What is expected → Set down each line from the one containing "for name, piece" to the one containing "bpy.data.objects.remove(obj)", inclusive, exactly as written and with nothing further.

Data block →
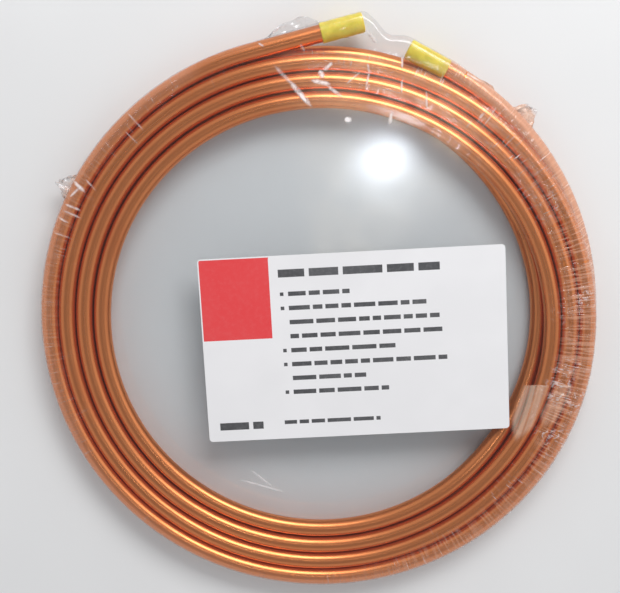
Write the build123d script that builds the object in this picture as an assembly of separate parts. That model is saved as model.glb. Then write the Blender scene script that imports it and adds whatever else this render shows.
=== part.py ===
"""A coil of soft copper tube in a clear shrink film, lying on its back with the label up.

The origin is on the coil's axis at the underside of the film. +Z is the coil's axis and
+Y points at the side where both tube ends lie. Angles round the coil are measured
clockwise from +Y, as seen from above. All lengths are in millimetres.
"""
import math
import os

from build123d import *

# Tube
tube_diameter = 9.525
tube_wall = 0.813

# Winding: two layers, the rear turns lying in the hollows between the front turns, drawn
# as one ring with a ridge for each turn
inner_turn_radius = 122.0
turn_gap = 0.25
layer_gap = 0.05
full_turns_per_layer = 3
groove_depth = 1.6

# Front end: a straight run that leaves the outermost turn and springs away from the coil
front_end_angle = -14.5
front_end_run = 62.0

# Rear end: the outermost turn opens out to it, and a gap along the rim parts the tips of
# the two ends
rear_bend_span = 70.0
rear_end_spring = 2.1
rear_end_run = 23.0
end_gap = 25.5

# Vinyl caps
cap_length = 23.5
cap_wall = 0.7
cap_floor = 1.2
cap_clearance = 0.1
cap_end_clearance = 0.3
cap_edge_bevel = 1.0

# Shrink film
film_thickness = 0.2
film_clearance = 0.1
film_bevel = 3.0

# Label
label_width = 169.0
label_height = 104.0
label_thickness = 0.15
label_corner_radius = 2.0
label_centre_x = 19.8
label_centre_y = -12.3
label_turn = 3.0

# Tube and caps, worked out from the sizes above
tube_radius = tube_diameter / 2
bore_radius = tube_radius - tube_wall
cap_bore_radius = tube_radius + cap_clearance
cap_outer_radius = cap_bore_radius + cap_wall
tip_allowance = cap_end_clearance + cap_floor

# Winding
turn_spacing = tube_diameter + turn_gap
layer_spacing = math.sqrt((tube_diameter + layer_gap) ** 2 - (turn_spacing / 2) ** 2)
web_radius = tube_radius - groove_depth
outer_turn_radius = inner_turn_radius + full_turns_per_layer * turn_spacing
rear_height = film_thickness + film_clearance + tube_radius
front_height = rear_height + layer_spacing
film_top = front_height + cap_outer_radius + film_clearance + film_thickness

# Rear bend: an arc centred a little beyond the axis, so that it leaves the outermost turn
# smoothly and ends outside it by the spring
rear_end_radius = outer_turn_radius + rear_end_spring
bend_reach = 1 - math.cos(math.radians(rear_bend_span))
bend_advance = math.sin(math.radians(rear_bend_span))
bend_root = math.sqrt(outer_turn_radius**2 + 2 * (rear_end_radius**2 - outer_turn_radius**2) / bend_reach)
bend_offset = (bend_root - outer_turn_radius) / 2
rear_bend_radius = outer_turn_radius + bend_offset

# The tips of the two ends, and from them where the rear bend ends and begins
front_tip_angle = front_end_angle + math.degrees(math.atan((front_end_run + tip_allowance) / outer_turn_radius))
rear_tip_angle = front_tip_angle + math.degrees(end_gap / rear_end_radius)
rear_tip_along = rear_end_run + tip_allowance + bend_offset * bend_advance
rear_tip_across = rear_bend_radius - bend_offset * (1 - bend_reach)
rear_end_angle = rear_tip_angle + math.degrees(math.atan(rear_tip_along / rear_tip_across))
rear_bend_start_angle = rear_end_angle + rear_bend_span
outer_turn_span = 360 + front_end_angle - rear_bend_start_angle


def on_circle(radius, angle, height=0.0):
    """The point at a clockwise angle from +Y on a circle round the axis."""
    turn = math.radians(angle)
    return Vector(radius * math.sin(turn), radius * math.cos(turn), height)


def section_plane(angle):
    """The plane through the axis at an angle, facing clockwise, with x pointing outward
    and y pointing up."""
    return Plane(origin=(0, 0, 0), x_dir=on_circle(1, angle), z_dir=on_circle(1, angle + 90))


def turn_centre(turn, in_front):
    """The centre of a turn's section, counted outward from the innermost front turn. The
    rear turns lie half a turn further out than the front ones."""
    if in_front:
        return Vector(inner_turn_radius + turn * turn_spacing, front_height)
    return Vector(inner_turn_radius + (turn + 0.5) * turn_spacing, rear_height)


def web(centres):
    """The copper between some turns, a groove's depth inside their outer faces."""
    edges = ShapeList()
    for centre in centres:
        edges += (Pos(centre.X, centre.Y) * Circle(web_radius)).edges()
    return make_hull(edges)


def full_turns_profile():
    """The section of the turns that go all the way round."""
    last = full_turns_per_layer - 1
    corners = [turn_centre(turn, in_front) for turn in (0, last) for in_front in (True, False)]
    profile = Sketch() + web(corners)
    for turn in range(full_turns_per_layer):
        for in_front in (True, False):
            centre = turn_centre(turn, in_front)
            profile += Pos(centre.X, centre.Y) * Circle(tube_radius)
    return profile


def outer_turn_profile():
    """The section of the outermost front turn, with the web that joins it to the turns
    beside and behind it."""
    last = full_turns_per_layer - 1
    centre = turn_centre(last + 1, True)
    neighbours = (turn_centre(last, True), turn_centre(last, False))
    return Pos(centre.X, centre.Y) * Circle(tube_radius) + web((centre, *neighbours))


def turned(profile, start_angle, span):
    """A profile turned clockwise round the coil's axis from a start angle."""
    return revolve(section_plane(start_angle) * profile, Axis((0, 0, 0), (0, 0, -1)), span)


def straight_run(plane, length, radius):
    """A round bar that starts on a plane and runs along its normal."""
    return extrude(plane * Circle(radius), length)


# The front end leaves the outermost turn clockwise
front_end_plane = Plane(
    origin=on_circle(outer_turn_radius, front_end_angle, front_height),
    x_dir=(0, 0, 1),
    z_dir=on_circle(1, front_end_angle + 90),
)

# The rear bend leaves it counter-clockwise and turns about an upright axis
bend_centre = on_circle(outer_turn_radius - rear_bend_radius, rear_bend_start_angle, front_height)


def bend_plane(angle):
    """The plane across the rear bend after an angle of bend, facing the rear end."""
    place = rear_bend_start_angle - angle
    return Plane(
        origin=bend_centre + on_circle(rear_bend_radius, place),
        x_dir=on_circle(-1, place),
        z_dir=on_circle(1, place - 90),
    )


rear_end_plane = bend_plane(rear_bend_span)
open_ends = ((front_end_plane, front_end_run), (rear_end_plane, rear_end_run))


def rear_bend():
    """The tube from the outermost turn to the rear end."""
    return revolve(bend_plane(0) * Circle(tube_radius), Axis(bend_centre, (0, 0, 1)), rear_bend_span)


def copper_tube():
    """The whole tube: the ring of turns, the outermost turn and both open ends."""
    full_turns = full_turns_profile()
    tube = turned(full_turns + outer_turn_profile(), rear_bend_start_angle, outer_turn_span)
    tube += turned(full_turns, front_end_angle, 360 - outer_turn_span)
    tube += rear_bend()
    for plane, run in open_ends:
        tube += straight_run(plane, run, tube_radius)
    for plane, run in open_ends:
        tube -= straight_run(plane, run, bore_radius)
    return tube


def cap_tip(plane, run):
    """The centre of the closed end of the cap on a straight run."""
    return plane.origin + plane.z_dir * (run + tip_allowance)


def end_cap(plane, run):
    """A cup pushed over the end of a straight run, with its open end towards the coil."""
    tip = Plane(origin=cap_tip(plane, run), x_dir=plane.x_dir, z_dir=-plane.z_dir)
    cup = extrude(tip * Circle(cap_outer_radius), cap_length)
    closed_edge = cup.edges().filter_by(GeomType.CIRCLE).sort_by_distance(tip.origin)[0]
    cup = chamfer(closed_edge, cap_edge_bevel)
    inside = tip.offset(cap_floor)
    return cup - extrude(inside * Circle(cap_bore_radius), cap_length - cap_floor)


def beside_bend(angle, distance):
    """The point beside the rear bend, seen from above, on the side away from the coil."""
    place = on_circle(rear_bend_radius + distance, rear_bend_start_angle - angle)
    return Vector(bend_centre.X, bend_centre.Y) + place


def film_body(inset):
    """The space inside the film's outer face, drawn in by an inset: the outline of the
    coil pulled tight round its capped ends, with bevelled rims."""
    margin = film_clearance + film_thickness - inset
    tube_edge = tube_radius + margin
    stops = (0, rear_bend_span / 2, rear_bend_span)
    edges = [ThreePointArc(*(beside_bend(angle, tube_edge) for angle in stops))]
    edges += Circle(outer_turn_radius + tube_edge).edges()
    for plane, run in open_ends:
        tip = cap_tip(plane, run)
        for centre in (tip, tip - plane.z_dir * cap_length):
            edges += (Pos(centre.X, centre.Y) * Circle(cap_outer_radius + margin)).edges()
    body = extrude(Pos(0, 0, inset) * make_hull(edges), film_top - 2 * inset)
    levels = body.edges().group_by(Axis.Z)
    return chamfer(levels[0] + levels[-1], film_bevel - inset * (2 - math.sqrt(2)))


def shrink_film():
    """The film: a closed bag over both faces, the bore and the rim."""
    return film_body(0.0) - film_body(film_thickness)


def label():
    """The paper label stuck on the front of the film."""
    place = Pos(label_centre_x, label_centre_y, film_top) * Rot(0, 0, label_turn)
    return extrude(place * RectangleRounded(label_width, label_height, label_corner_radius), label_thickness)


pieces = {
    "copper_tube": copper_tube(),
    "end_cap_front": end_cap(front_end_plane, front_end_run),
    "end_cap_rear": end_cap(rear_end_plane, rear_end_run),
    "shrink_film": shrink_film(),
    "label": label(),
}

os.makedirs("parts", exist_ok=True)
for name, piece in pieces.items():
    export_step(piece, f"parts/{name}.step")
    print(name, "valid", piece.is_valid, "solids", len(piece.solids()), "volume", round(piece.volume, 1))
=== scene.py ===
"""Looks for the copper tube coil in its clear shrink film.

The file is laid out as an add-on and is run as a script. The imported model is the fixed
frame. Angles round the coil are measured clockwise from +Y as seen from above, in degrees,
and angles along the tube counter-clockwise from the same line, counted on turn after turn.
"""
import math
import random

import bmesh
import bpy
import numpy as np
from bpy.props import FloatProperty, FloatVectorProperty, IntProperty, PointerProperty
from mathutils import Matrix, Vector, noise


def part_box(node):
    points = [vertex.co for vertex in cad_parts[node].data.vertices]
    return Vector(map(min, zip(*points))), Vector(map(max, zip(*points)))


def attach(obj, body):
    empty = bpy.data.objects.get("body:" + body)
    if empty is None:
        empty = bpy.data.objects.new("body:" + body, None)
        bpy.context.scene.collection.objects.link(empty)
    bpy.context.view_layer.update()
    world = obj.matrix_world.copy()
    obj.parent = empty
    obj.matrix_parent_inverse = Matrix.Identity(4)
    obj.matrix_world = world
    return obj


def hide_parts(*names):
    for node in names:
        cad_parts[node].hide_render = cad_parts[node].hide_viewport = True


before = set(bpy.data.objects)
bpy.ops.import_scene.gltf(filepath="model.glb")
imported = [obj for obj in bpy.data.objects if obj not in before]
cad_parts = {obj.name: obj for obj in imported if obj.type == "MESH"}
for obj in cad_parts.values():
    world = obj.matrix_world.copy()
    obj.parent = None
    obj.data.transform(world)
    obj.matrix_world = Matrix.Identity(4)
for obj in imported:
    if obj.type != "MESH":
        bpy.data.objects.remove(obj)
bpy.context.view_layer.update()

bl_info = {
    "name": "Copper tube coil",
    "version": (1, 0, 0),
    "blender": (4, 5, 0),
    "location": "3D View > Sidebar > Coil",
    "description": "Builds the looks of a wrapped coil of soft copper tube round its packed model",
    "category": "Object",
}

MM = 0.001


# Settings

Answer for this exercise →
for name, piece in pieces.items():
    export_step(piece, f"parts/{name}.step")
    print(name, "valid", piece.is_valid, "solids", len(piece.solids()), "volume", round(piece.volume, 1))
=== scene.py ===
"""Looks for the copper tube coil in its clear shrink film.

The file is laid out as an add-on and is run as a script. The imported model is the fixed
frame. Angles round the coil are measured clockwise from +Y as seen from above, in degrees,
and angles along the tube counter-clockwise from the same line, counted on turn after turn.
"""
import math
import random

import bmesh
import bpy
import numpy as np
from bpy.props import FloatProperty, FloatVectorProperty, IntProperty, PointerProperty
from mathutils import Matrix, Vector, noise


def part_box(node):
    points = [vertex.co for vertex in cad_parts[node].data.vertices]
    return Vector(map(min, zip(*points))), Vector(map(max, zip(*points)))


def attach(obj, body):
    empty = bpy.data.objects.get("body:" + body)
    if empty is None:
        empty = bpy.data.objects.new("body:" + body, None)
        bpy.context.scene.collection.objects.link(empty)
    bpy.context.view_layer.update()
    world = obj.matrix_world.copy()
    obj.parent = empty
    obj.matrix_parent_inverse = Matrix.Identity(4)
    obj.matrix_world = world
    return obj


def hide_parts(*names):
    for node in names:
        cad_parts[node].hide_render = cad_parts[node].hide_viewport = True


before = set(bpy.data.objects)
bpy.ops.import_scene.gltf(filepath="model.glb")
imported = [obj for obj in bpy.data.objects if obj not in before]
cad_parts = {obj.name: obj for obj in imported if obj.type == "MESH"}
for obj in cad_parts.values():
    world = obj.matrix_world.copy()
    obj.parent = None
    obj.data.transform(world)
    obj.matrix_world = Matrix.Identity(4)
for obj in imported:
    if obj.type != "MESH":
        bpy.data.objects.remove(obj)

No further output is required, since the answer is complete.